**SHORT TASK:** Retype everything from the line that contains "Keep writing the" down to the line that contains "CAP_FIT = 0.0002", inclusive, without altering or adding anything.

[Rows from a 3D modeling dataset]

- - -

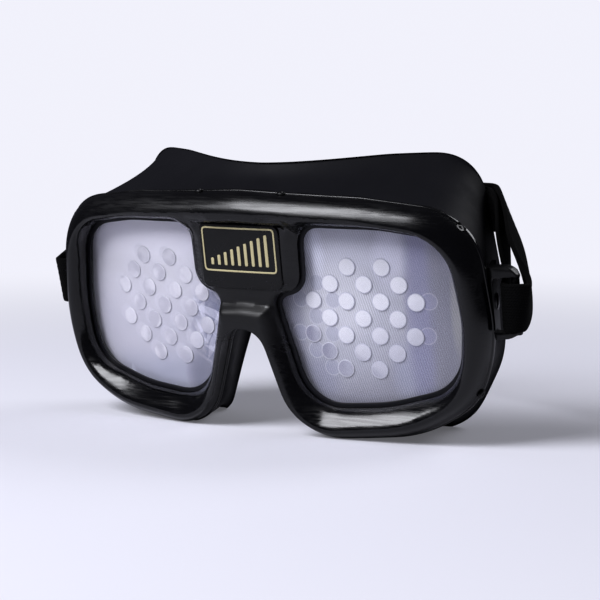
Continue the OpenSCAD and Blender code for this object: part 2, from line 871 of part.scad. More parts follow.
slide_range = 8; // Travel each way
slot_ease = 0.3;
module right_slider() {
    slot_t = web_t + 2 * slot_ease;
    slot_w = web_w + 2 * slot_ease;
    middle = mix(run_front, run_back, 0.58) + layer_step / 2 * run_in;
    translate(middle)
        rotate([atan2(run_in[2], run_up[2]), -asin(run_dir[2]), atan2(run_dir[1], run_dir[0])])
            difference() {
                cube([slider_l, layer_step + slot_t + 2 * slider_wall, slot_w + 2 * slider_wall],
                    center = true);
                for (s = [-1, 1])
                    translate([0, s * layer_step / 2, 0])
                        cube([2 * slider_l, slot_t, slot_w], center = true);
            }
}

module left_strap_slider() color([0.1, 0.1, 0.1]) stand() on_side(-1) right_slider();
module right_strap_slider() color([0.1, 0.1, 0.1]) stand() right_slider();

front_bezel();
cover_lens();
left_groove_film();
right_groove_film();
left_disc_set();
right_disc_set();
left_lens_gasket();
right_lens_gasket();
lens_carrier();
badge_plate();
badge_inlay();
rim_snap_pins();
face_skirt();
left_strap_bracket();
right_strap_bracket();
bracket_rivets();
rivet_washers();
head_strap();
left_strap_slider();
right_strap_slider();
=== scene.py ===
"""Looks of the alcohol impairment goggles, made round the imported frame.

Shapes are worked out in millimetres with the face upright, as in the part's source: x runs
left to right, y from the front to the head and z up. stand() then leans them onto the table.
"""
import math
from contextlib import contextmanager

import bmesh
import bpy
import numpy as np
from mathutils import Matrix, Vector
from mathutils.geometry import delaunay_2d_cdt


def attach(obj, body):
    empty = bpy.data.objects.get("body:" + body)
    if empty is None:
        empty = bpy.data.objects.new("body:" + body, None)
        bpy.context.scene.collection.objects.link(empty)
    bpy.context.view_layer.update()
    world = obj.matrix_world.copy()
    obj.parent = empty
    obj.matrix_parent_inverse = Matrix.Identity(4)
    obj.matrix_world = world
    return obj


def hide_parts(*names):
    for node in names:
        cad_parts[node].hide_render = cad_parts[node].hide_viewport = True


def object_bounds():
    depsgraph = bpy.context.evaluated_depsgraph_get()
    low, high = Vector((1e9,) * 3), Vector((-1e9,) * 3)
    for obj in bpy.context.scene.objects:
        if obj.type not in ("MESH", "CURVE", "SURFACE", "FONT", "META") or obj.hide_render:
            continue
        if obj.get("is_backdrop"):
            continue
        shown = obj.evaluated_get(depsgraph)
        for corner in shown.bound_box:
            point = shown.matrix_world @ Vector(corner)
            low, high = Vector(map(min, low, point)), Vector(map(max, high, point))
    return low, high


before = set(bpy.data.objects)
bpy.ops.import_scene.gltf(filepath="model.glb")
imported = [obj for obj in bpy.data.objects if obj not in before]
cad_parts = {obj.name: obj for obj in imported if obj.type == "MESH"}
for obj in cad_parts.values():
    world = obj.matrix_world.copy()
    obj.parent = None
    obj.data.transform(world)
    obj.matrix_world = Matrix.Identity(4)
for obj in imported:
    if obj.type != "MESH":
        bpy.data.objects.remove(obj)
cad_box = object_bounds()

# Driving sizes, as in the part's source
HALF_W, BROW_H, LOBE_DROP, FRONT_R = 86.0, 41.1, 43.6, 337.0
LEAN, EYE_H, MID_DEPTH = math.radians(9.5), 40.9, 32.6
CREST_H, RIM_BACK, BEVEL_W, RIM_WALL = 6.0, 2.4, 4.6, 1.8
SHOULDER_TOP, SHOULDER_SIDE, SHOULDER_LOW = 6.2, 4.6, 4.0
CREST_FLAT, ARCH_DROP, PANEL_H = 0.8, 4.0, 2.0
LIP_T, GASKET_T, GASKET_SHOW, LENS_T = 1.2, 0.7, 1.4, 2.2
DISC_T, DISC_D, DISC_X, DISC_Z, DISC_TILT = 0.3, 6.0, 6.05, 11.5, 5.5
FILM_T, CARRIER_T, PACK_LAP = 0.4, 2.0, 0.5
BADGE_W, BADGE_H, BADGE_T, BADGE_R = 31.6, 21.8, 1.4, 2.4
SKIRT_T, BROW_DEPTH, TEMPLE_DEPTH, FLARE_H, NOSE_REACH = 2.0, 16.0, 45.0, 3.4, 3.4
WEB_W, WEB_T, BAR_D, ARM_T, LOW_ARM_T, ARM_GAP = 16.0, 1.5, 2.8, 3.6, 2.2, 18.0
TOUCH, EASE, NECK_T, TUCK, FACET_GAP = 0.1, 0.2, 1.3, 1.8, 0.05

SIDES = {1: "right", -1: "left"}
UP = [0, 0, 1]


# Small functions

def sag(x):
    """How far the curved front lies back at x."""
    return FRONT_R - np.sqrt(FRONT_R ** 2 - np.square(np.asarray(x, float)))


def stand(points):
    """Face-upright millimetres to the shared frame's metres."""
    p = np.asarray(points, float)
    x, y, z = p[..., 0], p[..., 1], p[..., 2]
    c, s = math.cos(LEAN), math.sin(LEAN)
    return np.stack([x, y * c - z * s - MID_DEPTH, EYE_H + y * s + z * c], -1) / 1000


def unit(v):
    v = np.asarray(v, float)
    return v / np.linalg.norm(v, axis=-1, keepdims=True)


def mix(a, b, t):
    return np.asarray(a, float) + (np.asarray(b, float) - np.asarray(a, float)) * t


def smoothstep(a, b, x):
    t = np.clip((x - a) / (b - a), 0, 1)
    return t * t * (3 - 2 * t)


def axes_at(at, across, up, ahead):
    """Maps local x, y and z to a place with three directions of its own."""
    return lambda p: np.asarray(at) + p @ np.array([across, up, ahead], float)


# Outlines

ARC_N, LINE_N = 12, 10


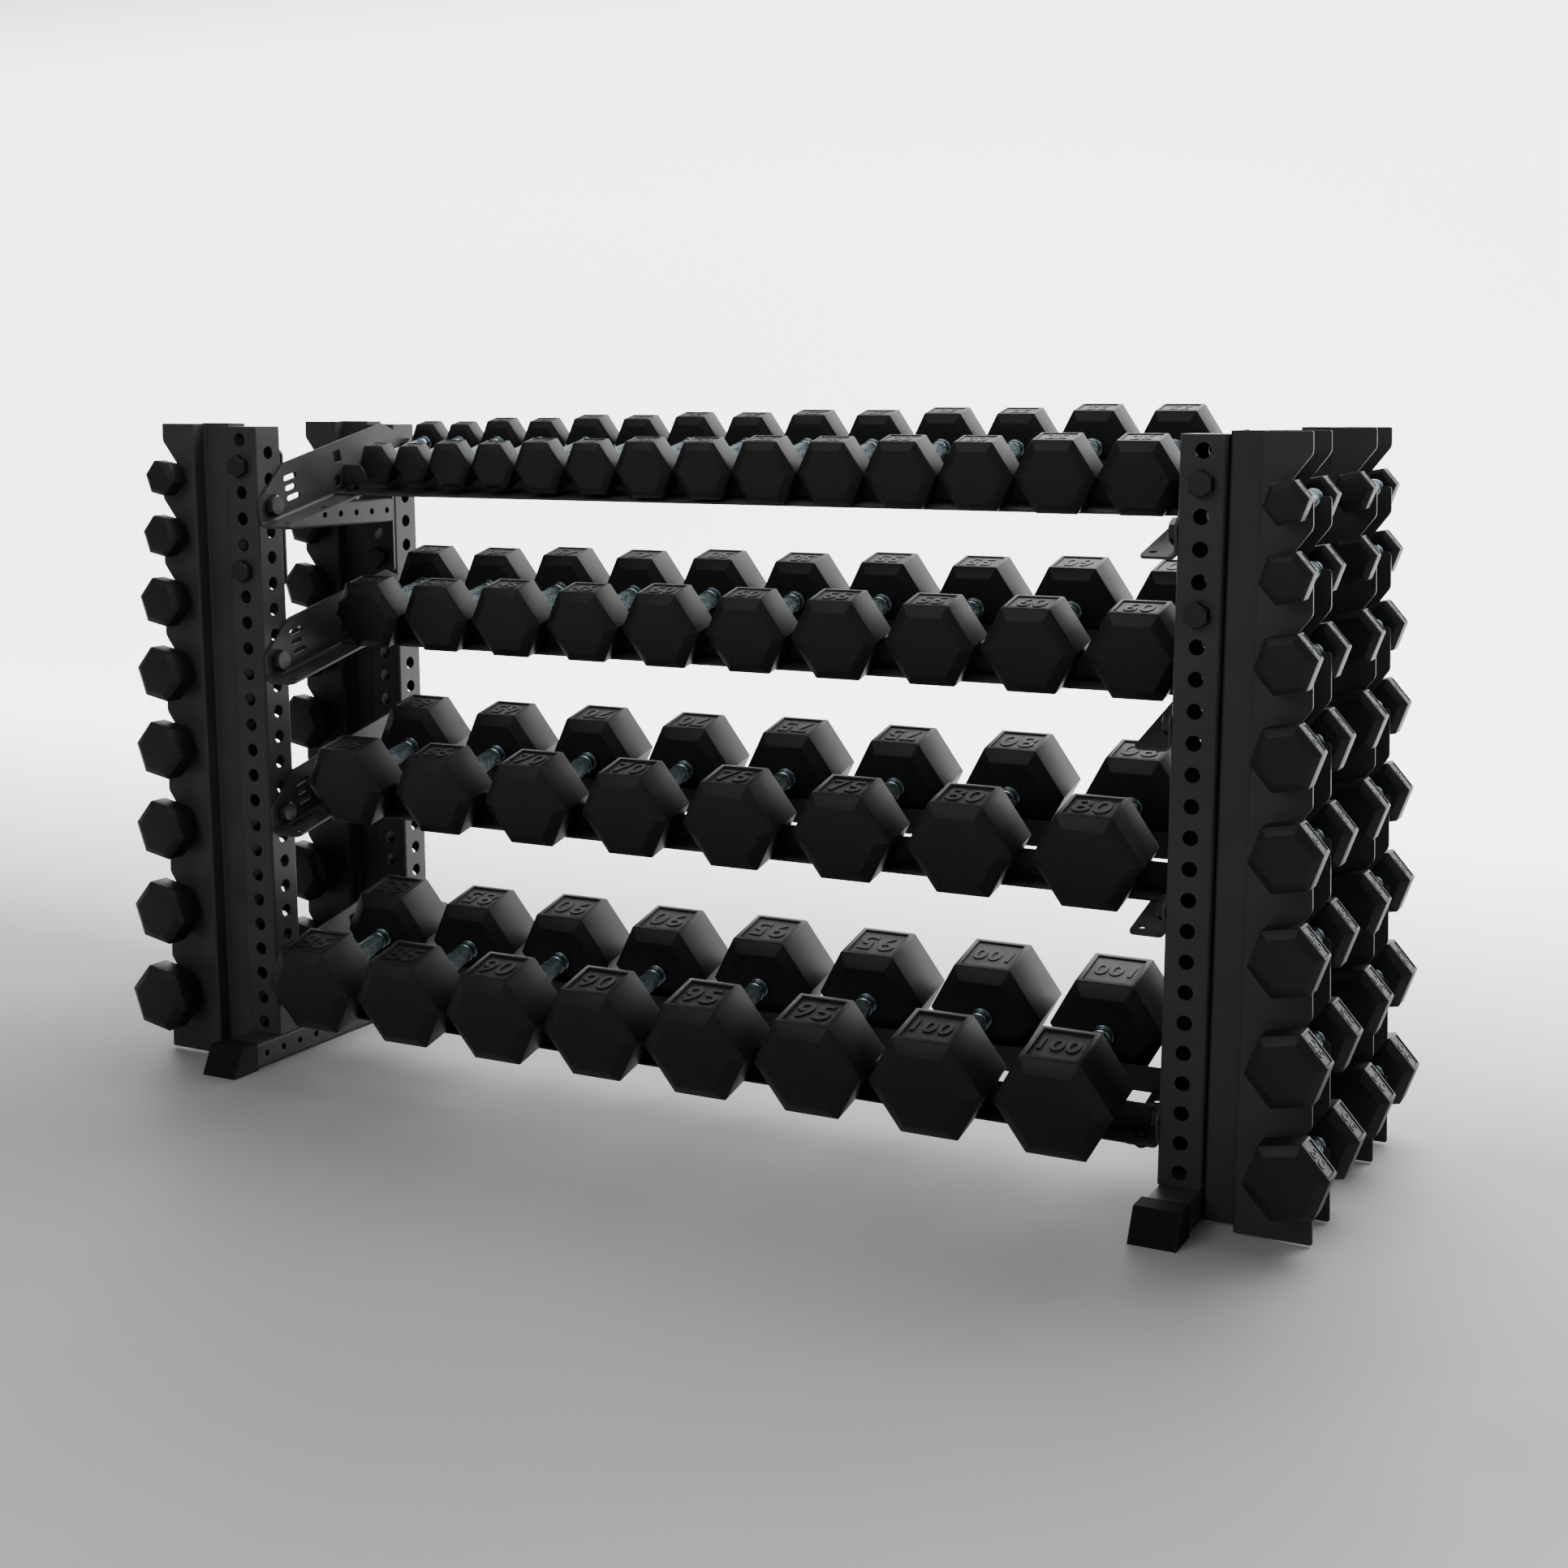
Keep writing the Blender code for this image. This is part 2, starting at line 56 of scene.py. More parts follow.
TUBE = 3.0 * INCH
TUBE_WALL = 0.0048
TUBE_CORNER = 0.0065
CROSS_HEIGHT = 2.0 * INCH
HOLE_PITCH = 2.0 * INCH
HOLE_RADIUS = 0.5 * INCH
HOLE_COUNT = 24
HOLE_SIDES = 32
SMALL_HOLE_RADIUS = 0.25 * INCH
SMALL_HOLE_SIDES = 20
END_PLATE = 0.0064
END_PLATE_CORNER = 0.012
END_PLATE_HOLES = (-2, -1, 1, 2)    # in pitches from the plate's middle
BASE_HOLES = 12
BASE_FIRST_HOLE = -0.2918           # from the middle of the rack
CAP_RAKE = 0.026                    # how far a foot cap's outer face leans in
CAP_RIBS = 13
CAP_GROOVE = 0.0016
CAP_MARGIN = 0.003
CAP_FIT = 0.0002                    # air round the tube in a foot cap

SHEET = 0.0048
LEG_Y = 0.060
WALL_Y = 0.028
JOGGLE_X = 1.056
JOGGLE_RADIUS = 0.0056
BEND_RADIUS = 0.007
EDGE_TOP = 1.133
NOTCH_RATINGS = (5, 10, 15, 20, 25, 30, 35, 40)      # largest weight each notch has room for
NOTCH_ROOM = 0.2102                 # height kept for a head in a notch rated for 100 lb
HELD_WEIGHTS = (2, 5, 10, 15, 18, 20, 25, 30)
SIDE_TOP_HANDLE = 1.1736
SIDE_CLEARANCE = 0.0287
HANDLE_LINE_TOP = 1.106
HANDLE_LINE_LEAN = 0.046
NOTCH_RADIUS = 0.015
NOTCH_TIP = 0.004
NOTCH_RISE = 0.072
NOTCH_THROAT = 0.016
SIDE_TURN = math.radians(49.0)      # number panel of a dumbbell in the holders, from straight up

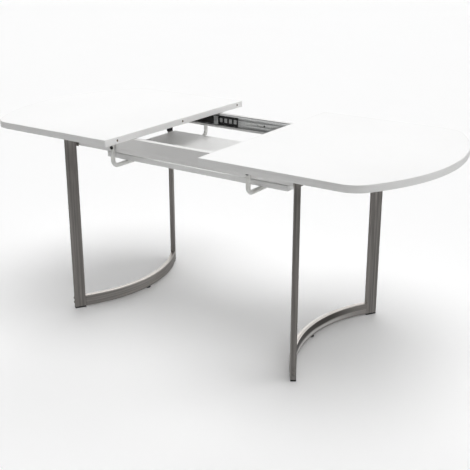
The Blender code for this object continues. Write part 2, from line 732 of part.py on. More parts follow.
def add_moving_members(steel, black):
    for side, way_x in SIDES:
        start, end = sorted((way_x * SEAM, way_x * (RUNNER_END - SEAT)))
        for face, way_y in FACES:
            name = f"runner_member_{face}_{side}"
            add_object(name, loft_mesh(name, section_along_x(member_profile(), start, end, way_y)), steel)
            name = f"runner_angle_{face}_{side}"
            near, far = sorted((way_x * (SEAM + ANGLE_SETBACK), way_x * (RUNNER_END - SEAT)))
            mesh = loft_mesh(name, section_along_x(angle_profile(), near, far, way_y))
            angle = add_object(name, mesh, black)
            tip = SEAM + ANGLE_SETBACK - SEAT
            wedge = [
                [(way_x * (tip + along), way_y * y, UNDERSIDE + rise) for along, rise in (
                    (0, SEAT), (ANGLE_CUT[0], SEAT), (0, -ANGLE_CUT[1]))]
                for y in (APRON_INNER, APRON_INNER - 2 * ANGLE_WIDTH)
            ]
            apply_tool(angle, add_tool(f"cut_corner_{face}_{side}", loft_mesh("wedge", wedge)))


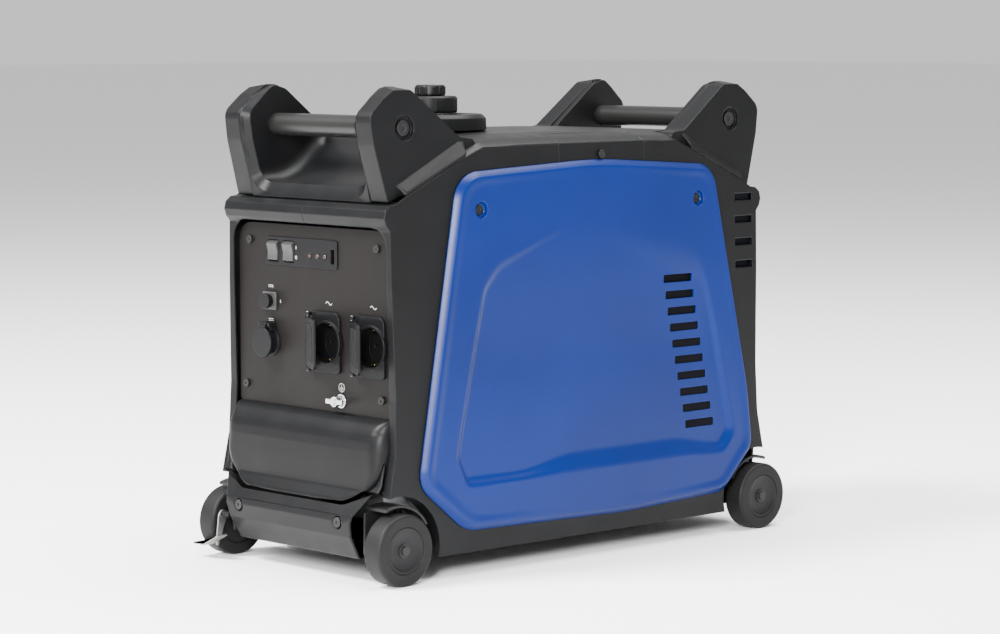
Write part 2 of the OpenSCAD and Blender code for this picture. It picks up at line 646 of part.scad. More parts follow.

- - -

**FULL SOLUTION:**
Keep writing the Blender code for this image. This is part 2, starting at line 56 of scene.py. More parts follow.
TUBE = 3.0 * INCH
TUBE_WALL = 0.0048
TUBE_CORNER = 0.0065
CROSS_HEIGHT = 2.0 * INCH
HOLE_PITCH = 2.0 * INCH
HOLE_RADIUS = 0.5 * INCH
HOLE_COUNT = 24
HOLE_SIDES = 32
SMALL_HOLE_RADIUS = 0.25 * INCH
SMALL_HOLE_SIDES = 20
END_PLATE = 0.0064
END_PLATE_CORNER = 0.012
END_PLATE_HOLES = (-2, -1, 1, 2)    # in pitches from the plate's middle
BASE_HOLES = 12
BASE_FIRST_HOLE = -0.2918           # from the middle of the rack
CAP_RAKE = 0.026                    # how far a foot cap's outer face leans in
CAP_RIBS = 13
CAP_GROOVE = 0.0016
CAP_MARGIN = 0.003
CAP_FIT = 0.0002                    # air round the tube in a foot cap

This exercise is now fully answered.